Momentum Kementerian Haji dan Umroh
Tata kelola haji Indonesia selama ini menunjukkan pola: semakin besar kuantitas jamaah, semakin kompleks birokrasi yang lahir. Sentralisasi di Kementerian Agama di satu sisi menjamin kontrol negara, tetapi di sisi lain menimbulkan kerentanan: monopoli kebijakan, tumpang tindih regulasi, dan potensi korupsi.
Kasus penyalahgunaan dana haji yang sempat mencuat menunjukkan betapa pentingnya transparansi. Begitu pula, lemahnya pengawasan terhadap travel bodong dan maraknya fenomena umroh backpacker (umroh mandiri), menunjukkan betapa perlunya keseimbangan antara peran negara dan partisipasi masyarakat/industri.
Di sinilah lahirnya Kementerian Haji dan Umrah menjadi harapan baru.
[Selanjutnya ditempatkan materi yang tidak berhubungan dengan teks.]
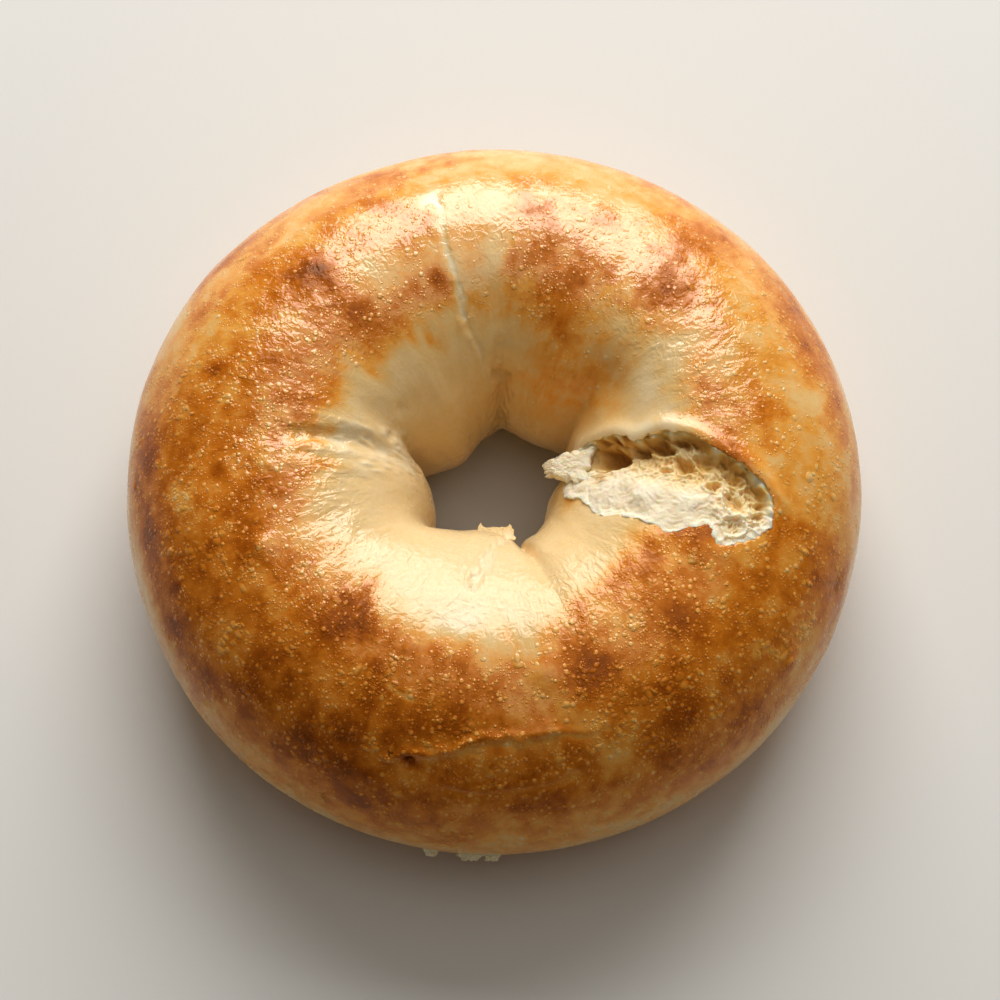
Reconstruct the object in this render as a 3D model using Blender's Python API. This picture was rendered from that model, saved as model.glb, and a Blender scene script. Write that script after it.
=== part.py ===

Dengan status kementerian, urusan haji dan umrah akan lebih fokus, lebih profesional, dan lebih strategis. Kementerian ini diharapkan mampu memperkuat diplomasi dengan Arab Saudi, memperbaiki tata kelola dana haji, serta menghadirkan layanan jamaah yang setara, adil, dan transparan.
Penutup: Harapan dan Inspirasi
Sejarah panjang penyelenggaraan haji di Indonesia menunjukkan bahwa haji bukan sekadar ibadah ritual, tetapi juga cermin tata kelola negara. Dari Ordonansi kolonial, masa awal kemerdekaan, sentralisasi Orde Baru, hingga reformasi—semua meninggalkan pelajaran berharga.
Kementerian Haji dan Umrah lahir sebagai jawaban atas tantangan masa kini dan masa depan. Kita semua menaruh harapan besar: kementerian ini benar-benar menghadirkan tata kelola yang profesional, berkeadaban, melindungi jamaah, serta memberdayakan industri haji dan umrah nasional sesuai dengan perkembangan yang dilakukan oleh Arab Saudi.
AMPHURI (sebagai asosiasi penyelenggara haji dan umrah) dan ICMI (sebagai organisasi para cendekiawan muslim) siap menjadi mitra strategis kementerian baru ini, terutama dalam bidang kajian dan pengembangan untuk tata kelola haji dan umroh yang lebih professional, berkeadaban, dan good governance.